Examples of bridge hacks are plentiful. By mid-2022, Chainalysis reported $2 billion in crypto had been stolen from cross-chain bridges year-to-date.
In deciding whether to buy or trade on a layer 2 blockchain, consider its track record for preventing theft and learn about the anti-fraud measures they have in place. The larger your transaction, the more cautious you should be about using layer 2.
Although it’s still quite experimental, some have proposed an additional architectural level: Layer 3. The general idea is that, while Layer 2s are for general-purpose, trustless scaling, Layer 3 blockchains are for customized functionality, such as privacy, customized scaling for particular applications, and weakly trusted scaling.

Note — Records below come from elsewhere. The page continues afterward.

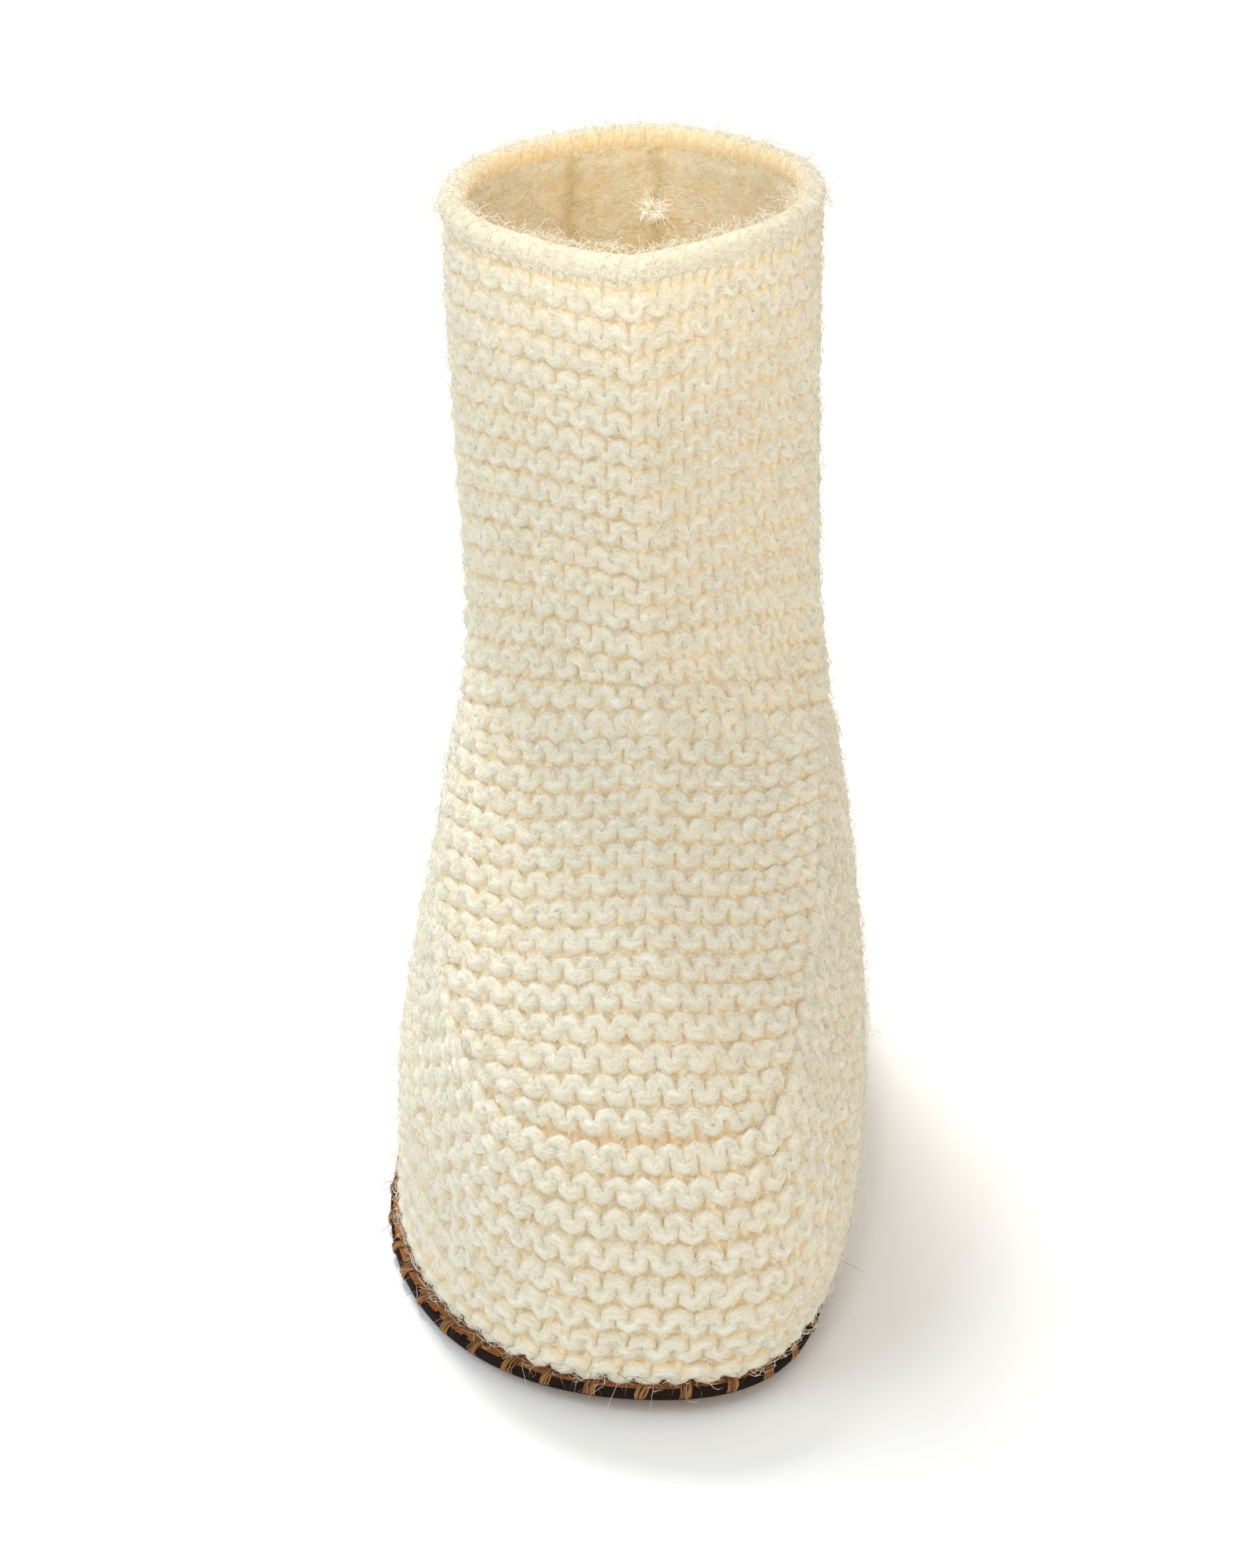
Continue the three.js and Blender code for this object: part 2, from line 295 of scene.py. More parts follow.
def addRange(tree, value, start, end, most=1.0, curve="LINEAR"):
    return addNode(tree, "ShaderNodeMapRange", {"Value": value, "From Min": start, "From Max": end,
                                                "To Max": most}, interpolation_type=curve)["Result"]


def addMix(tree, factor, first, second, blend="MIX"):
    return addNode(tree, "ShaderNodeMix", {"Factor": factor, "A": first, "B": second},
                   data_type="RGBA", blend_type=blend)["Result"]


def addAttribute(tree, name, output):
    return addNode(tree, "ShaderNodeAttribute", {}, attribute_name=name)[output]


def addObjectPlace(tree):
    return addNode(tree, "ShaderNodeTexCoord", {})["Object"]


def addBump(tree, shader, height, strength, depth):
    bump = addNode(tree, "ShaderNodeBump", {"Height": height, "Strength": strength, "Distance": depth * mm})
    setInputs(tree, shader, {"Normal": bump["Normal"]})


def newGroup(name, inputs, outputs):
    # sockets are given as their names and kinds
    group = bpy.data.node_groups.new(name, "ShaderNodeTree")
    for way, sockets in (("INPUT", inputs), ("OUTPUT", outputs)):
        for label, kind in sockets.items():
            group.interface.new_socket(label, in_out=way, socket_type="NodeSocket" + kind)
    return group, group.nodes.new("NodeGroupInput").outputs, group.nodes.new("NodeGroupOutput")


def makeTwoTone():
    # two colours of one finish, mixed by a soft and a fine noise
    inputs = {"Vector": "Vector", "Light": "Color", "Dark": "Color", "Scale": "Float", "Fine": "Float"}
    group, given, result = newGroup("twoTone", inputs, {"Color": "Color"})
    soft = addNoise(group, given["Vector"], given["Scale"], detail=3.0, roughness=0.6)
    fineScale = addMath(group, "MULTIPLY", given["Scale"], given["Fine"])
    fine = addNoise(group, given["Vector"], fineScale, detail=2.0, roughness=0.7)
    total = addMath(group, "MULTIPLY_ADD", fine, 0.6, soft)
    spread = addRange(group, total, 0.55, 1.05)
    setInputs(group, result, {"Color": addMix(group, spread, given["Dark"], given["Light"])})
    return group


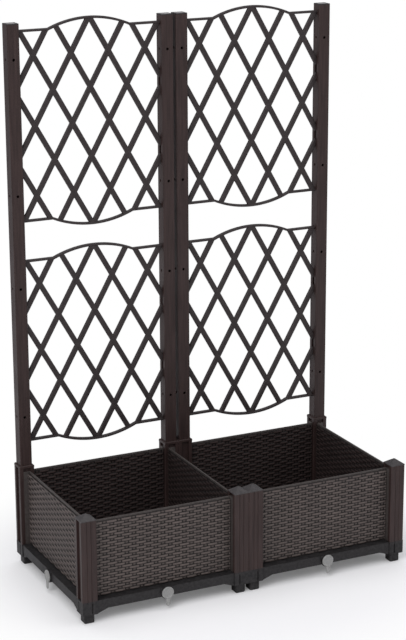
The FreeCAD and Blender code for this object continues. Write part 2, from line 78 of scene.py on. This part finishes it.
class Field:
    # A number or vector in a node tree, with arithmetic.

    def __init__(self, nodes, socket):
        self.nodes = nodes
        self.socket = socket

    def maths(self, operation, *others, first=None):
        parts = [self] + list(others) if first is None else [first, self]
        values = {i: float(part) for i, part in enumerate(parts) if not isinstance(part, Field)}
        links = {i: part for i, part in enumerate(parts) if isinstance(part, Field)}
        return self.nodes.field("ShaderNodeMath", {"operation": operation}, values, links)

    def __add__(self, other):
        return self.maths("ADD", other)

    def __radd__(self, other):
        return self.maths("ADD", first=other)

    def __sub__(self, other):
        return self.maths("SUBTRACT", other)

    def __rsub__(self, other):
        return self.maths("SUBTRACT", first=other)

    def __mul__(self, other):
        return self.maths("MULTIPLY", other)

    def __rmul__(self, other):
        return self.maths("MULTIPLY", first=other)

    def __truediv__(self, other):
        return self.maths("DIVIDE", other)

    def __rtruediv__(self, other):
        return self.maths("DIVIDE", first=other)

    def cosine(self):
        return self.maths("COSINE")

    def floor(self):
        return self.maths("FLOOR")

    def round(self):
        return self.maths("ROUND")

    def size(self):
        return self.maths("ABSOLUTE")

    def greater(self, other):
        return self.maths("MAXIMUM", other)

    def power(self, other):
        return self.maths("POWER", other)

    def within(self, low, high, toLow=0.0, toHigh=1.0):
        # Maps low..high smoothly to toLow..toHigh and stays inside them.
        values = {"From Min": low, "From Max": high, "To Min": toLow, "To Max": toHigh}
        return self.nodes.field("ShaderNodeMapRange", {"interpolation_type": "SMOOTHSTEP"}, values,
                                {"Value": self})

    def axes(self):
        node = self.nodes.add("ShaderNodeSeparateXYZ", links={0: self})
        return [Field(self.nodes, socket) for socket in node.outputs]


def combined(nodes, x, y, z):
    parts = {"X": x, "Y": y, "Z": z}
    values = {name: part for name, part in parts.items() if not isinstance(part, Field)}
    links = {name: part for name, part in parts.items() if isinstance(part, Field)}
    return nodes.field("ShaderNodeCombineXYZ", values=values, links=links)


def plastic(name, colours, roughness, build, gloss=0.3, seeThrough=0.0):
    # A moulded plastic. build(nodes, place) gives tone (0 dark to 1 light), shine, relief and its height.
    material = bpy.data.materials.new(name)
    material.use_nodes = True
    tree = material.node_tree
    tree.nodes.clear()
    nodes = Nodes(tree)
    place = nodes.field("ShaderNodeTexCoord", output="Object")
    tone, shine, relief, height = build(nodes, place)
    dark, light = [tuple(colour) + (1.0,) for colour in colours]
    mix = nodes.add("ShaderNodeMix", {"data_type": "RGBA"}, {6: dark, 7: light}, {0: tone})
    low, high = roughness
    bump = nodes.add("ShaderNodeBump", values={"Strength": 1.0, "Distance": height},
                     links={"Height": relief})
    shader = nodes.add("ShaderNodeBsdfPrincipled",
                       values={"Specular IOR Level": gloss, "Transmission Weight": seeThrough},
                       links={"Base Color": mix.outputs[2], "Roughness": low + shine * (high - low),
                              "Normal": bump.outputs[0]})
    nodes.add("ShaderNodeOutputMaterial", links={"Surface": shader.outputs[0]})
    return material


def noise(nodes, place, scale, detail=4.0, roughness=0.55, stretch=(1, 1, 1)):
    # Fractal noise from 0 to 1; scale is in features per metre, along each axis.
    spread = nodes.add("ShaderNodeVectorMath", {"operation": "MULTIPLY"},
                       {1: [scale * part for part in stretch]}, {0: place})
    return nodes.field("ShaderNodeTexNoise", {"noise_dimensions": "3D"},
                       {"Scale": 1.0, "Detail": detail, "Roughness": roughness},
                       {"Vector": spread.outputs[0]})


def grainBuilder(stretch, streakScale, fineScale, toneLow, toneHigh, height):
    # Soft streaks along the moulding, fine grain, and a few smudges in the sheen.
    def build(nodes, place):
        streaks = noise(nodes, place, streakScale, 5, 0.6, stretch)
        fine = noise(nodes, place, fineScale, 3, 0.6)
        smudges = noise(nodes, place, 9, 4, 0.55)
        tone = (streaks * 0.65 + fine * 0.35).within(toneLow, toneHigh)
        shine = (smudges * 0.6 + fine * 0.4).within(0.3, 0.7)
        return tone, shine, fine * 0.55 + streaks * 0.45, height
    return build


# painted shade down inside the trays: where it reaches and how much it darkens
trayPaintedShade = {
    "walls": (0.172, 0.182),  # from a planter's middle, where the painted shade ends
    "top": (0.030, 0.034),    # above this height the tray is inside
    "darker": 0.8,
}


def trayBuilder(nodes, place):
    # The common grain, with painted shade that darkens the tray down inside the planters.
    tone, shine, relief, height = grainBuilder((1, 1, 1), 180, 1600, 0.3, 0.72, 0.00012)(nodes, place)
    x, y, z = place.axes()
    across = (x.size() - planterSizes["side"] / 2).size()
    # painted shade: inside the walls and above the floor the tray is darkened
    inside = (1 - across.greater(y.size()).within(*trayPaintedShade["walls"])) * z.within(*trayPaintedShade["top"])
    return tone * (1 - inside * trayPaintedShade["darker"]), shine, relief, height


def weaveBuilder(nodes, place):
    # Strands get a painted highlight where they ride high and painted shade, almost black, down in the
    # holes beside a stake.
    liftShade = nodes.field("ShaderNodeAttribute", {"attribute_name": "liftShade"}, output="Fac")
    strand = nodes.field("ShaderNodeAttribute", {"attribute_name": "strand"}, output="Fac")
    fibres = noise(nodes, place, 1500, 3, 0.6, (0.12, 0.12, 1))
    patches = noise(nodes, place, 16, 3, 0.5)
    tone = liftShade.within(0.12, 0.9) * (0.58 + strand * 0.36 + (fibres - 0.5) * 0.7 + (patches - 0.5) * 0.35)
    shine = (fibres * 0.5 + strand * 0.5).within(0.2, 0.8)
    return tone, shine, fibres, 0.00022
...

Until blockchain architectures further mature, most users don’t need to be concerned with Layer 3s.
The outlook for solving the blockchain trilemma
Will it take more layers to solve the blockchain trilemma–or perhaps, fewer? Some layer 1 chains have been designed for higher throughput from the beginning. Solana (SOL), which launched in 2020, promises to deliver better speed and lower costs, but critics argue it’s at the cost of loss of some decentralization. Solana uses yet another form of consensus, proof of history–which time-stamps actions taken on the blockchain–in tandem with proof of stake to accelerate transaction approval.
Is it better to perhaps sacrifice some decentralization to achieve a layer 1 blockchain that can offer scalability and lower fees? Or will building additional layers–possibly, with improvements to bridge security–manage to maintain decentralization while creating the needed scalability?
There are vigorous arguments in our industry about which route is better. Having layers certainly complicates the user experience–you have to decide whether to use Polygon, for example, which has its own token, and then bridge to ETH, or perhaps transact directly on Ethereum instead. How much Web3 users are willing to sacrifice some security for speed and lower costs remains to be seen.